Between 1969 and 1970, Lippmann interviewed Indigenous Australians from rural Victoria and New South Wales who had participated in cultural assimilation programs after the 1930s New Deal for Aborigines. Her research found that most became "ambivalent" about improvements to housing, but that there remained different opinions on the concept of steady employment being desirable or not, dividing the community.

Lippman published books based on her research projects, with her most important being Words or Blows: Racial Attitudes in Australia (1973) and Generations of Resistance: The Aboriginal Struggle for Justice (1981).
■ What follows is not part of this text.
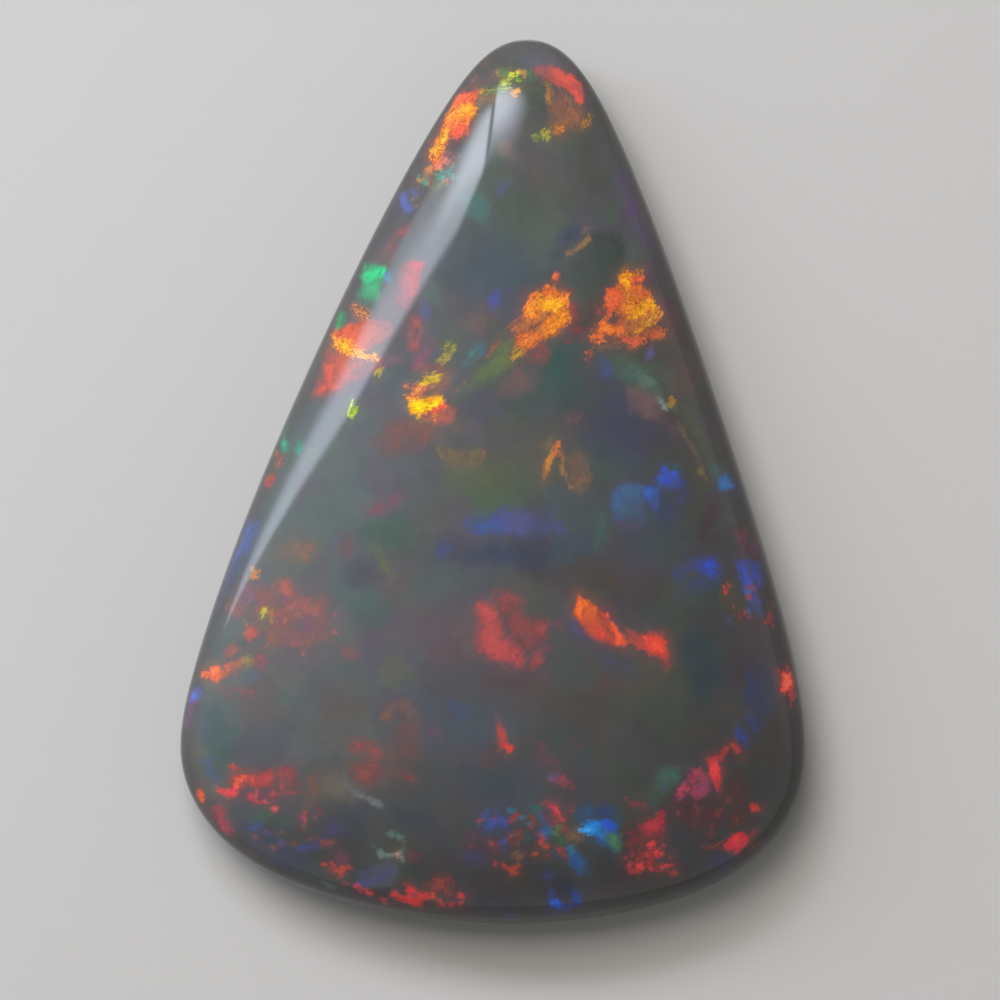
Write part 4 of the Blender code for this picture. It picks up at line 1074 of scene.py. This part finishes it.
def closed_curve(points, count):
    """Return count places on the smooth closed curve through the points."""
    knots = np.array(points)
    spans = np.sqrt(np.linalg.norm(np.roll(knots, -1, axis=0) - knots, axis=1))
    size = len(knots)
    system = np.zeros((size, size))
    pull = np.zeros((size, 2))
    for i in range(size):
        before, after = spans[i - 1], spans[i]
        step_in = (knots[i] - knots[i - 1]) / before
        step_out = (knots[(i + 1) % size] - knots[i]) / after
        system[i, i - 1] += before
        system[i, i] += 2.0 * (before + after)
        system[i, (i + 1) % size] += after
        pull[i] = 6.0 * (step_out - step_in)
    bends = np.linalg.solve(system, pull)

    starts = np.concatenate(([0.0], np.cumsum(spans)))
    along = np.arange(count) / count * starts[-1]
    span = np.searchsorted(starts, along, side="right") - 1
    following = (span + 1) % size
    width = spans[span][:, None]
    done = (along - starts[span])[:, None]
    left = width - done
    return (
        (bends[span] * left**3 + bends[following] * done**3) / (6.0 * width)
        + (knots[span] / width - bends[span] * width / 6.0) * left
        + (knots[following] / width - bends[following] * width / 6.0) * done
    )


def girdle_curve(count):
    """The girdle in metres, at equal steps, stretched to the frame's length and width, with its normals."""
    fine = closed_curve(GIRDLE_POINTS, GIRDLE_FINENESS * count)
    low, high = fine.min(axis=0), fine.max(axis=0)
    fine = (fine - (low + high) / 2.0) * np.array((WIDTH, LENGTH)) / (high - low)
    loop = np.concatenate((fine, fine[:1]))
    walked = np.concatenate(([0.0], np.cumsum(np.linalg.norm(np.diff(loop, axis=0), axis=1))))
    steps = np.arange(count) / count * walked[-1]
    places = np.stack([np.interp(steps, walked, loop[:, axis]) for axis in (0, 1)], axis=1)
    tangents = np.roll(places, -1, axis=0) - np.roll(places, 1, axis=0)
    tangents /= np.linalg.norm(tangents, axis=1)[:, None]
    return places, np.stack((-tangents[:, 1], tangents[:, 0]), axis=1)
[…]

Words Or Blows was described by the literary journal Meanjin Quarterly as an "important sociological work" and poet and author Kevin Gilbert wrote of the work that 'Mrs Lippmann is one of the very few whites in this country who have arrived at a clear understanding of what a truly meaningful Aboriginal policy must provide for the Aboriginal people'.

In 1975, Lippmann begun working as project officer and Victorian director for the Office of the Commissioner for Community Relations, where she was responsible for investigating complaints of racial discrimination. Lippmann then became community education officer for the Australian Human Rights Commission.

== Death and legacy ==
Lippmann died on 16 June 2004 in Canterbury, New South Wales, Australia. A year after her death, the Lorna Lippmann scholarship was set up at CAIS to assist indigenous students.

== Publications ==

- To Achieve Our Country: Australia and the Aborigines (1970), Cheshire, Melbourne.
- Words or Blows. Racial Attitudes in Australia (1973), Penguin, Ringwood.
- The Aim Is Understanding: Techniques to Promote Better Intergroup Relations (1977), Australia & New Zealand Book Company, Sydney.
- Generations of Resistance: The Aboriginal Struggle for Justice (1981).
- Generations of Resistance: Mabo and Justice (1994), Longman Cheshire, Melbourne.